Multifractal structure and Gutenberg-Richter parameter associated with volcanic emissions of high energy in Colima, México (years 2013–2015)

Abstract. The evolution of multifractal structures in physical processes, for instance, climatology, seismology or volcanology, contributes to detecting changes in the corresponding phenomena.
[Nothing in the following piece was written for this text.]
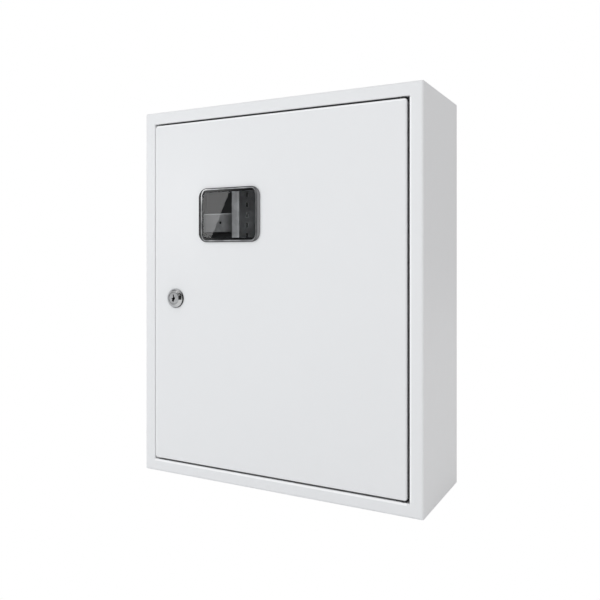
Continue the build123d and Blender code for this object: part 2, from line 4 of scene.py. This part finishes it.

The evolution of the multifractal structure of volcanic emissions of low, moderate, and high energy (Colima, México years 2013–2015) contributes to this research to detect quite evident signs of the immediacy of possible dangerous emissions of high energy close to 8.0x10⁸ J. These signs are manifested by the evolution of six multifractal parameters: the central Hölder exponent (α₀), the maximum and minimum Hölder exponents (α_max, α_min) the multifractal amplitude (W= α_max-α_min), the multifractal asymmetry (γ = [α_max-α₀]/[α₀-α_min]) and the complexity index, CI, which is defined as the addition of normalised values of α₀, W and γ. The results of the adapted Gutenberg-Richter seismic law to volcanic emissions of energy, as well as the corresponding skewness and standard deviation of the volcanic emission data, also contribute to confirming the results obtained using multifractal analysis. The obtained results, based on multifractal structure, adaptation of Gutenberg-Richter law to volcanic emissions, and basic statistical parameters, could be assumed as relevant to prevent a forthcoming volcanic episode of high energy, which could be additionally quantified by an appropriate forecasting algorithm.